Lilith and other historical or mythical women appear almost like shadows across the EP. What drew you toward those figures specifically?
Well, I think that metal has always been a boys’ club and has systematically ignored the female experience and has only focused on the symbolism of man as a harbinger of death and destruction. That does leave a large portion of the human experience undiscovered and there is a rich tradition of female characters in both fiction and history that have gone against the church (or even God in the case of Lilith) and transgressed their assigned gender roles as mothers and nurturers through sometimes killing for revenge, for vanity, for convenience – and I think these characters are very interesting to explore.
A lot of thrash still leans on aggression as performance, while Repulsion feels more personal and confrontational. Did the writing come from a different headspace this time?
As previously mentioned, our music has changed a bit since becoming a threepiece. Even though we still have thrash at our center, we have let ourselves be influenced by other genres, like first wave black metal, to channel a more instinctual and primitive approach. And lyrically, our last two albums dealt with the outside world: capitalism and the overtaking of our corporate-driven world by “naked tyrants” such as Trump etc. Thematically we wanted to go inward this time, so we don’t become too much of a cliché ourselves!
The EP sounds raw without feeling nostalgic about being raw. Do you think old-school metal sometimes becomes too obsessed with recreating the past instead of using that energy for something new?
Absolutely. There are many tropes you can use to fit into a neat musical label, but where is the fun in that? I don’t think being nostalgic is necessarily a bad thing, but I think we could allow ourselves to trust our instincts a little more. Letting our music be tarnished by all the grit we have lived through will only make the music more personal and give it a reason to exist.
As a trio, the band sounds meaner and more direct now. Did stripping things down make the music feel more exposed?
In a way it does. To a certain extent one has to compensate for the lack of a second guitar through being even more ferocious in one’s playing. So it’s a little more naked, not so much to hide behind. But the trio format also helps us be distinct and tight.

There’s a punk attitude in Dead Sleep that feels instinctive rather than aesthetic. Do you still feel connected to punk as a mindset, or mostly as an energy source?
Speaking only for myself, I will probably always be a punk at heart. For me punk means freedom of expression rather than being a perfect musician. So yes, I guess it’s part of a Dead Sleep mindset and not only something that is used as a source of energy.
The title Repulsion can mean disgust, rejection, resistance, even attraction pushed too far. What did that word hold for you when it became the center of the EP?
It’s a powerful word. Marcus named the track originally, even before the lyrics were written. As you mention, it is a word that contains contradictions in itself, which makes it a more interesting word than for instance “hate”. It’s a feeling that connects to our physical instincts rather than the intellect, a subliminal impulse that we don’t necessarily have control over.
A lot of underground metal still struggles with how women are perceived once they stop fitting expected roles. Did writing these lyrics feel confrontational, cathartic, or just brutally honest?

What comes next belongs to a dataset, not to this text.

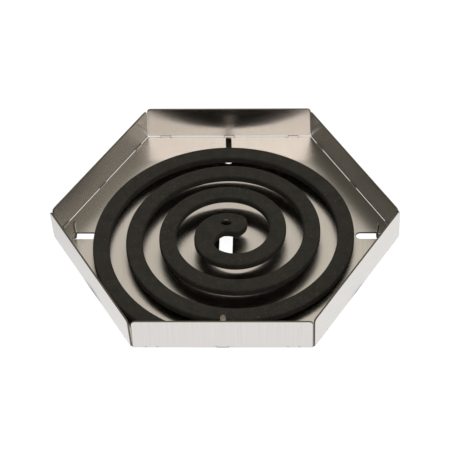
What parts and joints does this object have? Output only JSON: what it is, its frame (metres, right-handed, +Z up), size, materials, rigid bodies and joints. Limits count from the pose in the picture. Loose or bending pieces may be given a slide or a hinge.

As you mention, women have mainly been described as very one-dimensional characters in metal music, they are either victims of male violence or simply sex objects. So I think any lyrics describing women as anything else, like strong individuals with agency and their own convictions and selfish desires, will be a bit confrontational against the status quo. And yes, that is a very cathartic thing, to try to understand these vilified women and channel them and their experiences through music.
There’s a feeling throughout the EP that anger is being used as survival rather than spectacle. Do you think heavy music sometimes forgets the difference?
Yes, I think anger in metal often is performative. And it just doesn’t hit as hard. If you don’t have anything to be angry about, why are you screaming your lungs out? Don’t get me wrong, I think most of us HAVE something to be angry about – I mean, just look at the world – but you need to tap into that emotion for it to come across as valid and not just a pose.
The underground metal scene often romanticizes rebellion while still policing who gets accepted. Have you felt that contradiction personally as a band?
Our band has never really been accepted in the metal community for various reasons, so yes I know what you mean. On the other hand, we are snobs too, and wouldn’t be caught dead playing with certain bands, so I just think it’s probably one of those things within the extreme metal scene. It goes with the territory, since it’s such a competitive field – fraught with the double heavy burden of having to be authentic AND technically well played. There are an awful amount of rules around a genre that pretends to be about rebellion.
At this point, what matters more to Dead Sleep: sounding authentic to yourselves, or sounding dangerous to everyone else? Thank you!
Haha, that is a bit of a leading question – of course it is more important to feel authentic. I think there are many bands out there that might do a good job of sounding dangerous, but there is only one band that can sound like Dead Sleep, so we better keep at it!